Directions
Quote verbatim the span of lines that begins the listing below and closes with the line containing "const SLAB_DEPTH = 2;".

Information supplied
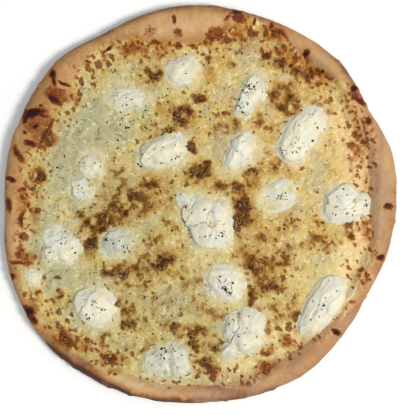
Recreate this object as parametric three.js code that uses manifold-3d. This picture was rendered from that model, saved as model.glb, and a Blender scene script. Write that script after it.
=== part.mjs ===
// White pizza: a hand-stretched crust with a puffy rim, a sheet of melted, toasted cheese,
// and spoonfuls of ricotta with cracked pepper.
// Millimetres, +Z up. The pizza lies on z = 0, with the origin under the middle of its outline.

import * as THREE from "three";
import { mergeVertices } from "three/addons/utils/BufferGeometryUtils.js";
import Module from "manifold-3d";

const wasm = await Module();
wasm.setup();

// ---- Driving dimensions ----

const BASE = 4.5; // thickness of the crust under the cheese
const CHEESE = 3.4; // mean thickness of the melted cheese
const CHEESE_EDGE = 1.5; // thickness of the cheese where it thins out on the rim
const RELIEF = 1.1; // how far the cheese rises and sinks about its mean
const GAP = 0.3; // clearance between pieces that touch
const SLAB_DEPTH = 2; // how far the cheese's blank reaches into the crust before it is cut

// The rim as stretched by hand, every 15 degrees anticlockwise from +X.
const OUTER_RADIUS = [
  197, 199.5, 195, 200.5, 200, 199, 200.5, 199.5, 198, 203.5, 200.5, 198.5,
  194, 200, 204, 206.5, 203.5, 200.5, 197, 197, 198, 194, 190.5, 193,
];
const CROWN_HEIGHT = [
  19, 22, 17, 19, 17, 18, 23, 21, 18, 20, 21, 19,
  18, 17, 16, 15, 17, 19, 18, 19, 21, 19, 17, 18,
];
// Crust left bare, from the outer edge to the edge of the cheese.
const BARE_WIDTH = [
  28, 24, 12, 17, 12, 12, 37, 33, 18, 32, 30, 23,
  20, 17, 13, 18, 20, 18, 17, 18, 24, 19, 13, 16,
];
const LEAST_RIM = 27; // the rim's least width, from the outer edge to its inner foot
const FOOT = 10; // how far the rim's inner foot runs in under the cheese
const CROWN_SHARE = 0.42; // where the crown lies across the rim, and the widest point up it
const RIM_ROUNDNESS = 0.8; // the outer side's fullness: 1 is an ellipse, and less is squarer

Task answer
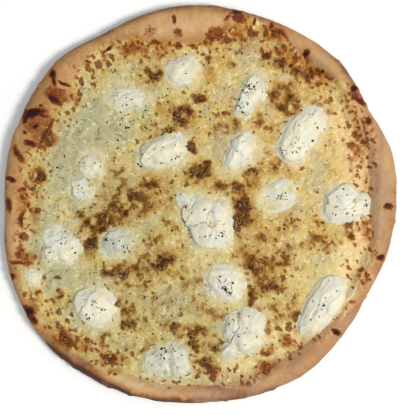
Recreate this object as parametric three.js code that uses manifold-3d. This picture was rendered from that model, saved as model.glb, and a Blender scene script. Write that script after it.
=== part.mjs ===
// White pizza: a hand-stretched crust with a puffy rim, a sheet of melted, toasted cheese,
// and spoonfuls of ricotta with cracked pepper.
// Millimetres, +Z up. The pizza lies on z = 0, with the origin under the middle of its outline.

import * as THREE from "three";
import { mergeVertices } from "three/addons/utils/BufferGeometryUtils.js";
import Module from "manifold-3d";

const wasm = await Module();
wasm.setup();

// ---- Driving dimensions ----

const BASE = 4.5; // thickness of the crust under the cheese
const CHEESE = 3.4; // mean thickness of the melted cheese
const CHEESE_EDGE = 1.5; // thickness of the cheese where it thins out on the rim
const RELIEF = 1.1; // how far the cheese rises and sinks about its mean
const GAP = 0.3; // clearance between pieces that touch
const SLAB_DEPTH = 2; // how far the cheese's blank reaches into the crust before it is cut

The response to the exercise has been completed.